Importance of Incoterms
The following are a summary of the importance of incoterms and why transporters need to be aware of them.
1. Power-Bank – Incoterms serves as a power bank for transporters. There is a saying that, knowledge is power. The more you know, the more powerful you become. In negotiation, the one who knows more about the type of contract and the meaning of all the important clauses contained in the contract has more power and is more likely to negotiate profitably than the one who knows only a little or nothing at all.

If transporters are to make profitable negotiations in the movement of goods from one country to another, they must know all about the important incoterms available, so they can choose the right options for their operations.

2. Simplification of international trade – one of the major contributions since its introduction by the ICC is the fact that they made international movement of goods so simple, removing all unnecessary barriers such as language differences and multiplication of laws – thereby streamlining international transportation of goods. This
was also one of the initial objectives of the ICC for its formulation.

3. Incoterms makes everybody somebody – In the past, as mentioned earlier in this writing, the bigger countries gains more advantage over the smaller ones when choosing which law should govern international transport contract. Today, due to incoterms, regardless of the size of one’s country, each party has the same or equal rights under the contract.

4. Strategic planning purpose. Companies obtain value when the right incoterm is used for their international transportation. If the wrong one is used, they will run at lost in cash and/or in-kind, when the goods get damaged or stolen. Therefore, it is important for transporters to understand incoterms thereby selecting the right one in times of need to obtain value for their companies.

Types of Transportation

To obtain value for money, transporters or professionals within the entire supply chain must select the type of transport based on what they are trying to move. For example, the transport mode for carrying vehicles from another country will be determined by the number or size of the order or purchase and the type of cars, either small or large
vehicles. The following is a list of major types of transportation used today.

1. Sea Transportation (Freight). The movement of goods by sea.
2. Conventional Cargo or General Cargo.
3. Charter Shipping, which is, bulking. Shipping in bulk.
4. “Roll On & Roll-Off” Vessels. It’s generally referring to as RORO/Lashing. This is considered
as the cheapest method of moving cargos but it’s also the one with less security and
safety for the goods being carried.
5. Containerized. Under containerized transport, one can either use full containerized
loading also known as FCL, Less than Full Container Loading (LCL)
6. Land Transportation, which includes rail and road (trucks)
7. Air Transportation (Airfreight) movement of goods by air.
8. The multimodal Transportation system, which uses more than one type of transportation
under one sale contract.

The election of a particular incoterm under sale agreement will be determined by the type of transportation to be adopted.
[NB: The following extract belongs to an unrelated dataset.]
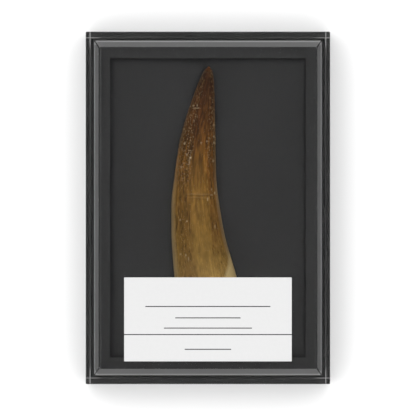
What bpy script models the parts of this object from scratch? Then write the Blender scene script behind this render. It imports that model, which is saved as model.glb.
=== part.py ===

For example, if rail or road transport will be used, one cannot adopt FAS, FOB or CIF unless sea transport is to be used for the movement of the goods. Undersea transportation, all the incoterms are applicable except DAF. DAF is applicable for only road and rail transport. However, FCA and DDP are applicable under all types of transportation.

Transportation and incoterms are interesting subjects in the movement of goods, both domestic and international. The more transporters educate themselves in these areas, the more value they could create for their corporations and the more profitable they become.

Today, companies are looking for people who create values due to the increased competition in the marketplace fueled by increasing focus on internationalization, technological advancement, and consumer dynamics.